This change introduces a new macro %py_fix_byte_cache which aims to use marshalparser to fix byte-compilation reproducibility (partially, for now). The macro takes a folder and fixes all .pyc files recursively.

Problem with byte-compilation reproducibility is described in https://bugzilla.redhat.com/show_bug.cgi?id=1686078

My plan is to do a release so the URL will change but implementation into RPM might need some changes so it can wait.

I am going to test it in COPR https://copr.fedorainfracloud.org/coprs/lbalhar/marshal/builds/

This is not ready to be merged but I'd like to gather some first feedback to know about things to avoid.

Build succeeded.

What is not clear to me:

  • How does an example usage in spec look like?
  • Will brp-python-bytecompile not override the result?
  • Can marshalparser fix Python 3.N bytecode when interpreted by Python 3.M (for any N != M)?

How does an example usage in spec look like?

My plan is to implement it as a command %py_fix_byte_cache folder_to_fix but it might change because I might need to move its execution outside of a specfile so we might end up with something like %global _py_enable_bytecache_fix 1 or something similar.

Will brp-python-bytecompile not override the result?

Good question. I have to investigate it and make it the very last step after all byte-compilation attempts.

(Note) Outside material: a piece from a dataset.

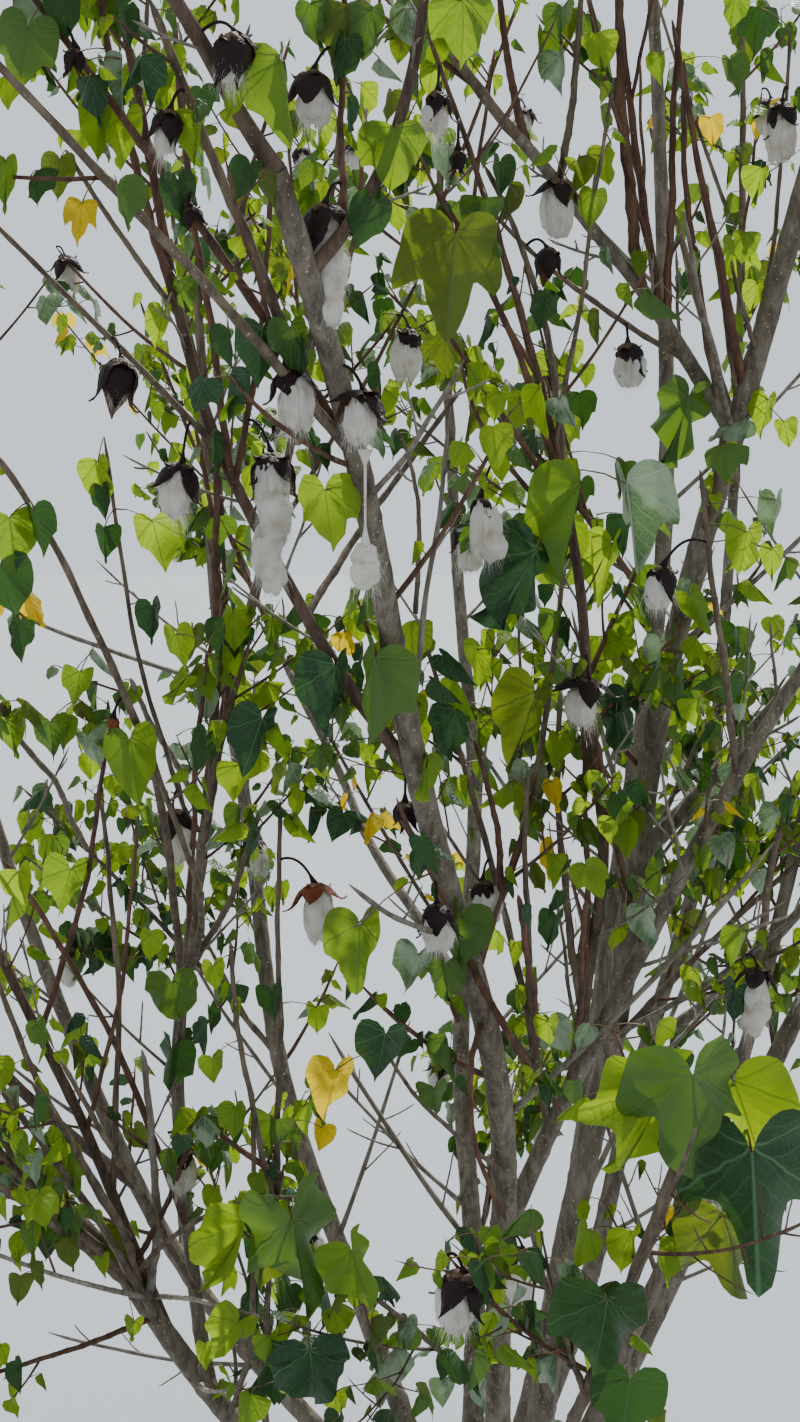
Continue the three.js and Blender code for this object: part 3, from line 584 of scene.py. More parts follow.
# Long bare whips that show from the front: where foot, middle and tip show in the picture, how far
# back the foot and tip stand, the radius that WHIP_THINS thins at foot and tip, and the bark. The foot
# goes to the nearest limb or shoot.
FRONT_WHIPS = (
    ((345, 460), (180, 262), (-45, 20), (-790, -980), 5.6, "grey"),
    ((185, 300), (130, 140), (98, -20), (-780, -820), 4.6, "red"),
    ((160, 320), (115, 235), (66, 150), (-740, -760), 3.4, "grey"),
    ((100, 500), (78, 350), (-30, 200), (-700, -780), 3.8, "grey"),
    ((290, 385), (232, 215), (150, 0), (-860, -880), 6.0, "grey"),
    ((262, 470), (268, 320), (271, 185), (-700, -720), 3.6, "red"),
    ((326, 345), (352, 250), (362, 150), (-640, -660), 3.6, "red"),
    ((303, 618), (378, 505), (462, 388), (-560, -480), 4.4, "grey"),
    ((470, 560), (430, 480), (395, 430), (-520, -560), 3.0, "grey"),
    ((560, 515), (506, 330), (436, 190), (-540, -600), 4.6, "red"),
    ((562, 520), (512, 432), (448, 335), (-500, -600), 4.2, "red"),
    ((490, 548), (474, 450), (462, 365), (-540, -560), 3.2, "red"),
    ((632, 465), (560, 310), (484, 165), (-440, -520), 4.4, "grey"),
    ((645, 390), (570, 300), (492, 212), (-430, -470), 3.8, "grey"),
    ((718, 420), (690, 240), (684, 60), (-420, -420), 4.6, "red"),
    ((752, 410), (716, 240), (676, 50), (-400, -380), 4.4, "grey"),
    ((632, 300), (624, 170), (618, -20), (-430, -440), 7.6, "red"),
    ((666, 330), (671, 180), (682, -20), (-400, -410), 5.0, "red"),
    ((745, 400), (714, 240), (672, 20), (-420, -430), 5.0, "red"),
    ((716, 412), (698, 300), (674, 213), (-440, -450), 3.4, "grey"),
    ((779, 400), (784, 220), (790, 30), (-380, -380), 3.2, "grey"),
    ((756, 362), (742, 310), (731, 260), (-420, -430), 3.2, "grey"),
    ((560, 185), (574, 90), (582, -20), (-430, -440), 5.0, "grey"),
    ((524, 150), (510, 80), (498, -20), (-430, -440), 5.4, "red"),
    ((385, 260), (352, 120), (345, -20), (-760, -800), 3.8, "red"),
    ((216, 310), (232, 250), (247, 190), (-830, -840), 4.0, "grey"),
    ((240, 470), (208, 300), (176, 70), (-800, -820), 4.2, "red"),
    ((238, 1010), (150, 720), (-10, 448), (-560, -760), 5.2, "grey"),
    ((95, 1010), (104, 850), (108, 700), (-500, -520), 3.8, "red"),
    ((132, 1110), (135, 960), (136, 822), (-500, -510), 3.2, "red"),
    ((205, 900), (212, 760), (222, 600), (-500, -520), 4.0, "grey"),
    ((235, 970), (205, 870), (100, 640), (-520, -600), 4.4, "grey"),
    ((140, 1100), (190, 860), (250, 640), (-480, -520), 4.6, "grey"),
    ((161, 935), (186, 800), (211, 640), (-520, -540), 4.0, "red"),
    ((245, 870), (228, 640), (215, 430), (-620, -700), 4.6, "red"),
    ((262, 1212), (275, 1000), (280, 800), (-470, -460), 4.2, "grey"),
    ((252, 1215), (240, 1080), (230, 940), (-480, -500), 4.2, "grey"),
    ((232, 980), (246, 890), (258, 812), (-500, -500), 4.6, "grey"),
    ((470, 1010), (440, 900), (400, 820), (-560, -580), 3.2, "red"),
    ((520, 1040), (523, 900), (528, 770), (-470, -480), 4.4, "grey"),
    ((512, 900), (498, 820), (474, 740), (-470, -500), 4.4, "red"),
    ((560, 1010), (556, 860), (560, 690), (-420, -420), 5.2, "grey"),
    ((590, 1000), (588, 860), (583, 700), (-430, -430), 4.4, "red"),
    ((545, 830), (552, 700), (565, 560), (-440, -440), 4.2, "grey"),
    ((622, 940), (612, 850), (598, 740), (-440, -460), 4.4, "red"),
    ((745, 780), (722, 640), (700, 470), (-500, -560), 4.4, "grey"),
    ((742, 1010), (762, 900), (798, 770), (-420, -430), 6.0, "grey"),
    ((440, 1180), (420, 1120), (385, 1050), (-600, -620), 3.2, "grey"),
    ((190, 1290), (130, 1180), (60, 1060), (-520, -560), 4.4, "grey"),
    ((150, 1330), (80, 1200), (0, 1090), (-500, -540), 5.2, "grey"),
    ((144, 1296), (72, 1238), (-10, 1180), (-420, -620), 5.4, "grey"),
    ((141, 1290), (112, 1210), (30, 1080), (-410, -560), 5.4, "grey"),
    ((136, 1284), (84, 1200), (34, 1176), (-400, -520), 4.2, "pale"),
    ((150, 1300), (157, 1200), (142, 1050), (-340, -360), 6.4, "pale"),
    ((158, 1250), (176, 1190), (203, 1110), (-380, -420), 4.2, "red"),
    ((134, 1278), (205, 1215), (305, 1198), (-430, -520), 3.8, "grey"),
    ((157, 1297), (90, 1285), (-10, 1252), (-430, -600), 3.8, "pale"),
    ((152, 1296), (200, 1301), (262, 1318), (-440, -520), 3.6, "pale"),
    ((236, 1408), (254, 1310), (252, 1120), (-420, -440), 4.6, "grey"),
    ((248, 1174), (228, 1146), (200, 1116), (-430, -450), 4.2, "red"),
    ((150, 1320), (70, 1350), (-10, 1374), (-400, -460), 4.0, "red"),
    ((165, 1418), (198, 1400), (240, 1388), (-420, -440), 3.4, "pale"),
    ((188, 830), (150, 720), (104, 436), (-520, -560), 3.4, "grey"),
    ((182, 817), (220, 640), (194, 424), (-500, -520), 4.0, "red"),
    ((190, 800), (222, 620), (214, 430), (-480, -500), 3.4, "red"),
    ((84, 850), (38, 762), (-10, 694), (-520, -600), 4.6, "grey"),
    ((140, 1240), (60, 1120), (-10, 960), (-440, -560), 5.0, "grey"),
    ((168, 1230), (92, 1010), (2, 860), (-420, -520), 4.6, "red"),
    ((152, 1180), (126, 960), (100, 800), (-380, -420), 4.2, "grey"),
    ((76, 656), (40, 632), (4, 602), (-540, -580), 3.2, "pale"),
    ((164, 806), (152, 741), (130, 678), (-480, -500), 4.4, "pale"),
    ((445, 955), (500, 1030), (562, 1112), (-620, -560), 5.0, "red"),
    ((402, 1040), (450, 1120), (507, 1222), (-640, -580), 3.8, "red"),
    ((575, 1052), (580, 980), (586, 900), (-560, -580), 4.8, "red"),
    ((541, 1060), (532, 980), (518, 895), (-600, -620), 4.8, "red"),
    ((720, 960), (748, 936), (790, 915), (-560, -600), 2.6, "pale"),
)
WHIP_THINS = (0.92, 0.55)
DEPTH_COUNTS = 0.12
LIMB_POINTS = 80
AXIS_POINTS = 30
WHIP_POINTS = 20
TWIG_POINTS = 8
FINE_TWIG_POINTS = 4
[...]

Can marshalparser fix Python 3.N bytecode when interpreted by Python 3.M (for any N != M)?

Not now. Currently, marshal parser takes important info from sys.version_info so it has to be executed with the same Python it fixes pyc files for. However, Python version is in pyc files' names so it should not be hard to change. Do you think this might be beneficial? I thought that during an RPM build we should use the same Python interpreter used for byte-compilation.

Good question. I have to investigate it and make it the very last step after all byte-compilation attempts.

The problem of course is, that some paths are compiled with the BRP script and some not.

Do you think this might be beneficial? I thought that during an RPM build we should use the same Python interpreter used for byte-compilation.

In that case, the macro should not hardcode interpreting it with %{__python3}, but should allow passing the interpreter as an argument.

Pull-Request has been closed by lbalhar

3 years ago